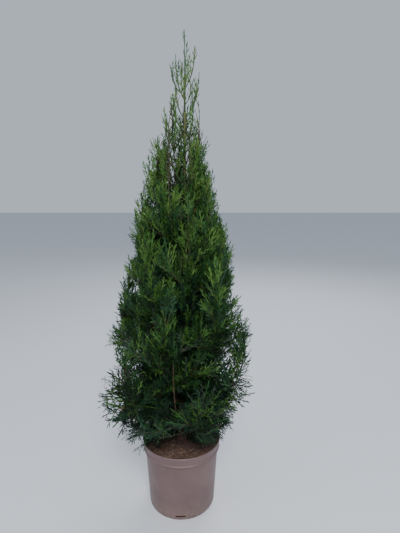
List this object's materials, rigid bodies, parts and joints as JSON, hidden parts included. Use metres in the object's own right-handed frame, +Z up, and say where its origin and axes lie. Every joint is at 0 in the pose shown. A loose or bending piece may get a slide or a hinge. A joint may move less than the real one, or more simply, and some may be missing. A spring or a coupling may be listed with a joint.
{
  "type": "potted conifer",
  "caption": "Young conical evergreen with dense flat sprays, an upright leading shoot and one trunk, in a round tapered nursery pot of smooth taupe plastic.",
  "frame": {"origin": "centre of the pot's flat underside", "axes": "+Z up along the plant's height, -Y towards the front where the compost shows under the foliage"},
  "size_m": [0.3603, 0.3614, 1.154],
  "materials": {
    "pot_plastic": "smooth satin taupe",
    "compost": "moist crumbly compost with litter",
    "bark": "thin fibrous reddish-brown bark",
    "foliage": "soft scale leaves in flat sprays"
  },
  "bodies": {
    "root": {"pot": "pot_plastic", "soil": "compost", "trunk": "bark", "bough_01": "bark", "bough_02": "bark", "bough_03": "bark", "bough_04": "bark", "bough_05": "bark", "bough_06": "bark", "bough_07": "bark", "bough_08": "bark", "bough_09": "bark", "bough_10": "bark", "bough_11": "bark", "bough_12": "bark", "bough_13": "bark", "bough_14": "bark", "bough_15": "bark", "foliage_01": "foliage", "foliage_02": "foliage", "foliage_03": "foliage", "foliage_04": "foliage", "foliage_05": "foliage", "foliage_06": "foliage", "foliage_07": "foliage", "foliage_08": "foliage", "foliage_09": "foliage", "foliage_10": "foliage", "foliage_11": "foliage", "foliage_12": "foliage", "foliage_13": "foliage", "foliage_14": "foliage", "foliage_15": "foliage", "foliage_16": "foliage", "foliage_17": "foliage", "foliage_18": "foliage", "foliage_19": "foliage", "foliage_20": "foliage", "foliage_21": "foliage", "foliage_22": "foliage", "foliage_23": "foliage", "foliage_24": "foliage", "foliage_25": "foliage", "foliage_26": "foliage", "foliage_27": "foliage", "foliage_28": "foliage", "foliage_29": "foliage", "foliage_30": "foliage", "foliage_31": "foliage", "foliage_32": "foliage", "foliage_33": "foliage", "foliage_34": "foliage", "foliage_35": "foliage", "foliage_36": "foliage", "foliage_37": "foliage", "shoot_01": "foliage", "shoot_02": "foliage", "shoot_03": "foliage", "shoot_04": "foliage", "leader": "foliage"}
  },
  "joints": []
}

○ ○ ○

Extract all of the data above without altering anything.

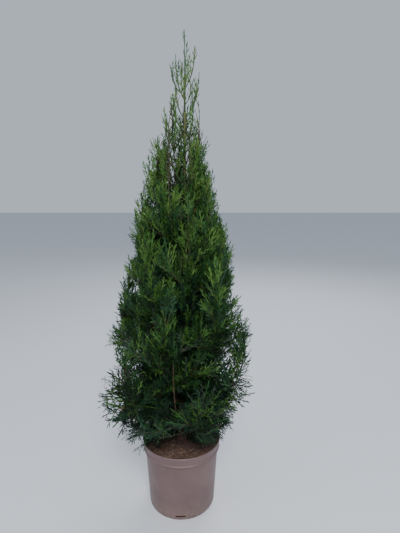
List this object's materials, rigid bodies, parts and joints as JSON, hidden parts included. Use metres in the object's own right-handed frame, +Z up, and say where its origin and axes lie. Every joint is at 0 in the pose shown. A loose or bending piece may get a slide or a hinge. A joint may move less than the real one, or more simply, and some may be missing. A spring or a coupling may be listed with a joint.
{
  "type": "potted conifer",
  "caption": "Young conical evergreen with dense flat sprays, an upright leading shoot and one trunk, in a round tapered nursery pot of smooth taupe plastic.",
  "frame": {"origin": "centre of the pot's flat underside", "axes": "+Z up along the plant's height, -Y towards the front where the compost shows under the foliage"},
  "size_m": [0.3603, 0.3614, 1.154],
  "materials": {
    "pot_plastic": "smooth satin taupe",
    "compost": "moist crumbly compost with litter",
    "bark": "thin fibrous reddish-brown bark",
    "foliage": "soft scale leaves in flat sprays"
  },
  "bodies": {
    "root": {"pot": "pot_plastic", "soil": "compost", "trunk": "bark", "bough_01": "bark", "bough_02": "bark", "bough_03": "bark", "bough_04": "bark", "bough_05": "bark", "bough_06": "bark", "bough_07": "bark", "bough_08": "bark", "bough_09": "bark", "bough_10": "bark", "bough_11": "bark", "bough_12": "bark", "bough_13": "bark", "bough_14": "bark", "bough_15": "bark", "foliage_01": "foliage", "foliage_02": "foliage", "foliage_03": "foliage", "foliage_04": "foliage", "foliage_05": "foliage", "foliage_06": "foliage", "foliage_07": "foliage", "foliage_08": "foliage", "foliage_09": "foliage", "foliage_10": "foliage", "foliage_11": "foliage", "foliage_12": "foliage", "foliage_13": "foliage", "foliage_14": "foliage", "foliage_15": "foliage", "foliage_16": "foliage", "foliage_17": "foliage", "foliage_18": "foliage", "foliage_19": "foliage", "foliage_20": "foliage", "foliage_21": "foliage", "foliage_22": "foliage", "foliage_23": "foliage", "foliage_24": "foliage", "foliage_25": "foliage", "foliage_26": "foliage", "foliage_27": "foliage", "foliage_28": "foliage", "foliage_29": "foliage", "foliage_30": "foliage", "foliage_31": "foliage", "foliage_32": "foliage", "foliage_33": "foliage", "foliage_34": "foliage", "foliage_35": "foliage", "foliage_36": "foliage", "foliage_37": "foliage", "shoot_01": "foliage", "shoot_02": "foliage", "shoot_03": "foliage", "shoot_04": "foliage", "leader": "foliage"}
  },
  "joints": []
}